Review Summary: Some worlds never lose their luster
Roughly nested in the middle of their musical canon, Dots and Loops marks what many have taken as Stereolab’s magnum opus. I think this is right.
In music, there are some worlds that never lose their luster. This is an album where a group of people found the algorithm for producing a very particular sort of beauty. Just glossy enough; what you wish you heard in hotel lobbies and elevators. Bubbly, and still suited to the winter months. These are songs with identity, an unmistakably consistent output of nostalgia, melancholy and optimism. When these sorts of small emotional contradictions mix together, my musical vocabulary is hardly apt to capture them. But that is the challenge: to try, over and over, to say what is heard.
What can be said: Stereolab has always played with layering, and you will find quite a lot to pick apart in any of their work. What makes Dots and Loops what it is, however, is its cohesion: the sense that, after myriad attempts to find their balance, they really did.

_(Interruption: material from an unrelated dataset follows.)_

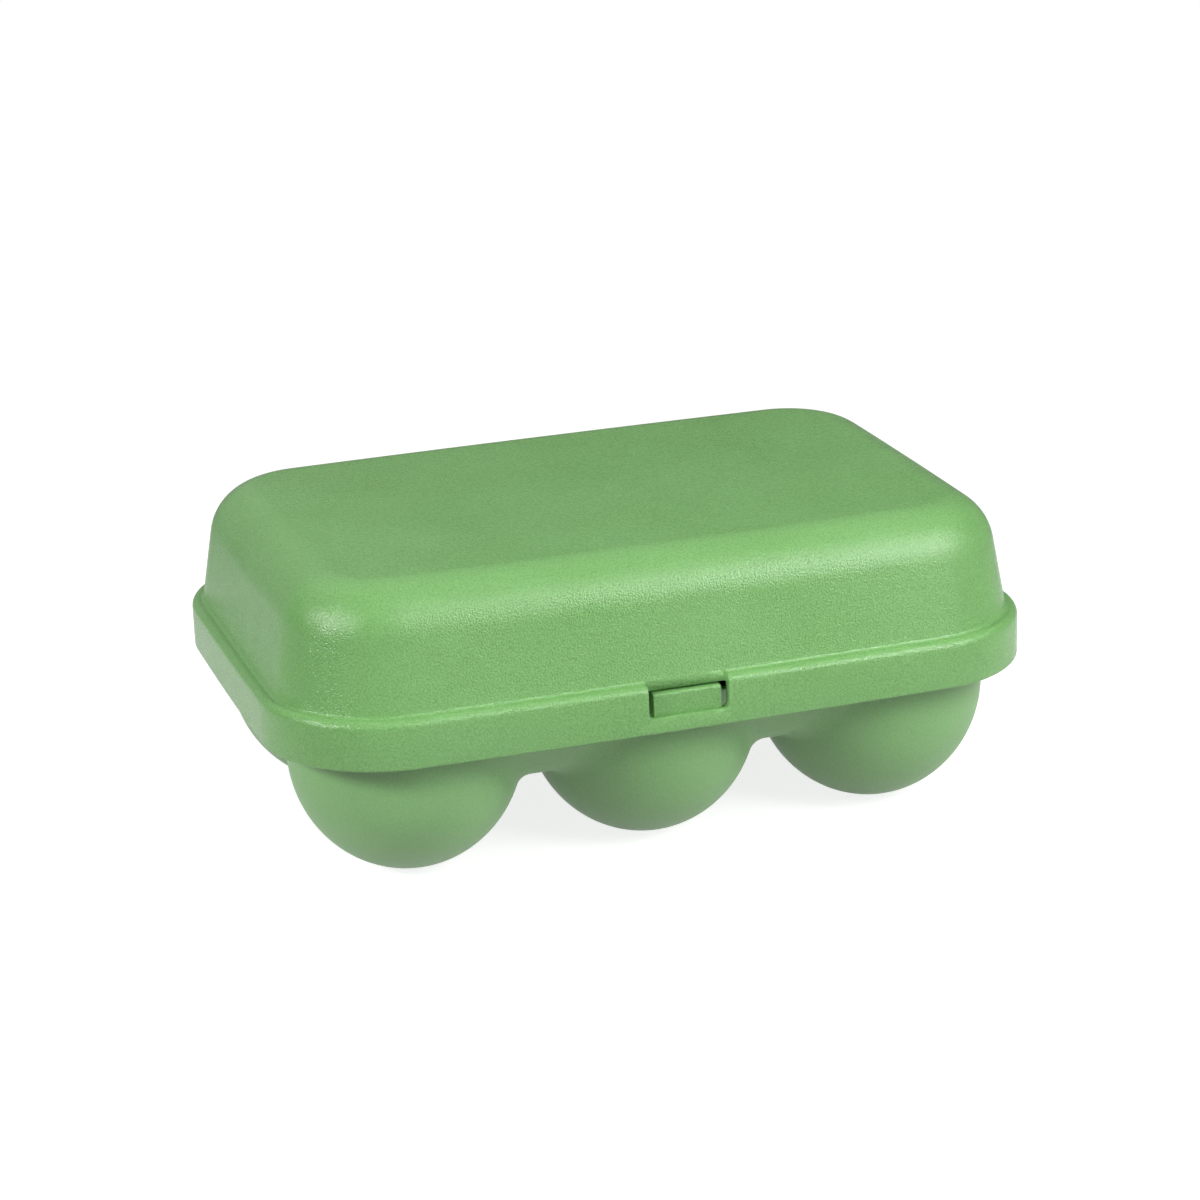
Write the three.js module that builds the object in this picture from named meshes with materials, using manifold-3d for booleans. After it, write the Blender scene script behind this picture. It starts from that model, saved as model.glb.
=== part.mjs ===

Granted, balance is not an easy factor to test for: one has to feel a certain absence of discord. But not just this, since discord can itself be what elevates a work of art from the banal to the exciting. And even this is not quite the way to characterize the tension, for it will be complained (perhaps rightly) that Dots and Loops is not exciting per se. This is not a flashy piece, yet neither is it banal. It is, perhaps, best taken as a system; a universe with its own laws. A singular rhythm guiding the entire affair, temperate in structure, to be taken with red wine and small company.
The feeling of being cozy in a snowstorm.